Tomato cans are similar to jobbers in professional wrestling in that they serve to enhance the stature of someone the promotion uses to draw a crowd.

==Surprises and upsets==
Victory over a tomato can is not a certainty. Journeyman boxers generally regarded as tomato cans have been known to provide surprising challenges to champions and in several instances, cause shocking upsets against supposedly superior opponents.

On March 24, 1975, Muhammad Ali faced Chuck Wepner, a lightly regarded but popular boxer from New Jersey. A former nightclub bouncer, Wepner was nicknamed "The Bayonne Bleeder" and was considered a washed-up contender with a mediocre record. Don King selected Wepner as a tomato can to provide an easy victory for Ali after his famous win over George Foreman. In a surprising turn of events, Wepner scored a disputed knockdown in the ninth round, and survived 19 seconds short of the distance, before losing by TKO in the 15th round. Wepner's bout with Ali provided the inspiration for Sylvester Stallone's movie Rocky.

In a fight on February 11, 1990, Mike Tyson lost his championship to James "Buster" Douglas in Tokyo.

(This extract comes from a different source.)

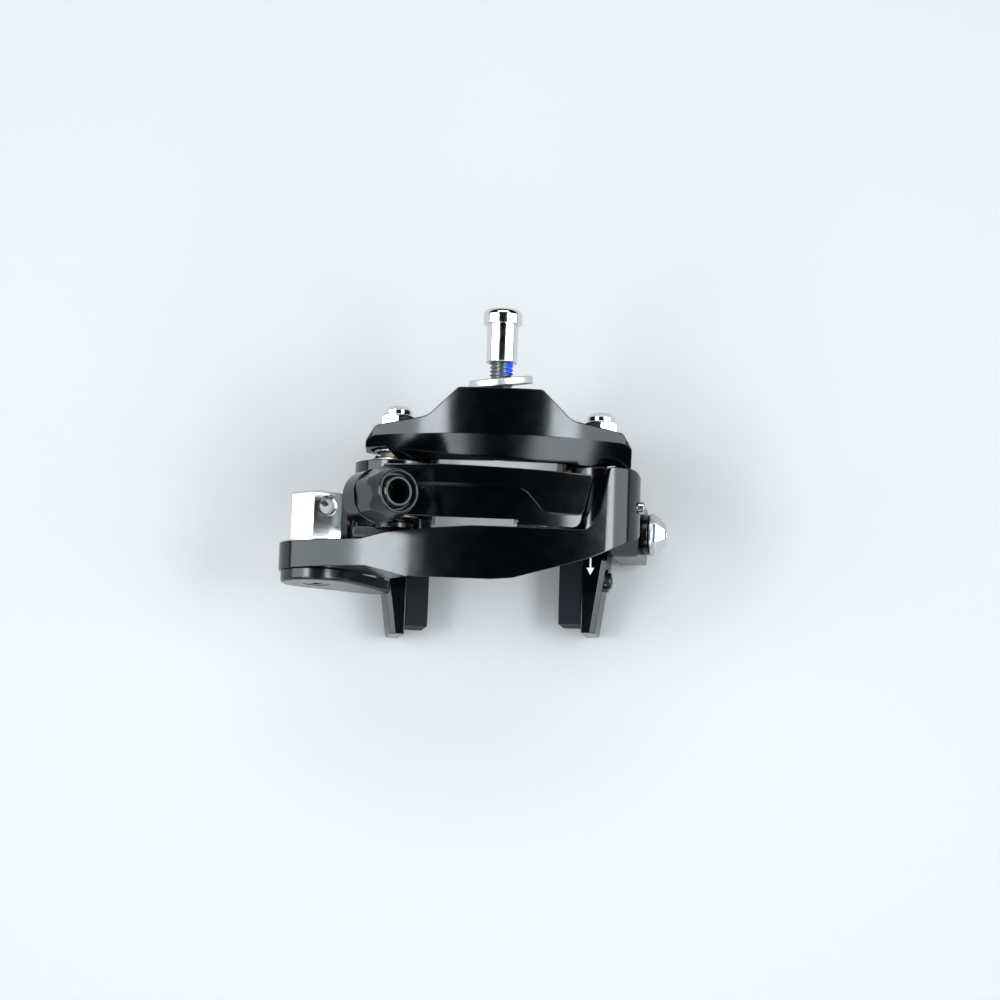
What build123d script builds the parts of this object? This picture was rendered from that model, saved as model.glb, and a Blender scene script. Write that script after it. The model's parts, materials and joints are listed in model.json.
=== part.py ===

The victory over Tyson, the previously undefeated "baddest man on the planet" and the most feared boxer in professional boxing at that time, at the hands of the 42–1 betting odds underdog Douglas, has been described as one of the most shocking upsets in modern sports history. Douglas was widely regarded as a tomato can, lined up to provide an easy victory for Tyson at that time. Later, Douglas lost his first title defense against Evander Holyfield and was never able to successfully compete at such a high level again.

On June 1, 2019, undefeated unified WBA (Super), IBF, WBO and IBO heavyweight champion Anthony Joshua lost to Andy Ruiz Jr., who was ranked WBO no. 11 and IBF no. 14, at Madison Square Garden in New York City. Ruiz Jr. got up from the canvas in round 3 and won the contest by technical knockout in round 7 having given Joshua a convincing beating, with Joshua's trainer later saying that Joshua had been severely concussed. Joshua was originally scheduled to face undefeated WBA no. 2 and WBO no. 3 ranked heavyweight Jarrell Miller, who was replaced by Ruiz Jr. after Miller failed three drug tests.

==Outside combat sports==

The term "tomato can" is primarily used in the context of individual combat sports: boxing, kickboxing, mixed martial arts, and other sports of similar structure. The concept—if not the term—is also prevalent in team sports. In American college sports, it is common for teams in major conferences to schedule games against squads in conferences of lesser renown, with the expectation that the game will be a blowout in favor of the major conference team, in exchange for paying the less-renowned school a financial windfall. Like the tomato can in boxing, the less-renowned school can occasionally perform far beyond expectation, serving as potentially major embarrassment for the major college and having major ramifications on opinion polling.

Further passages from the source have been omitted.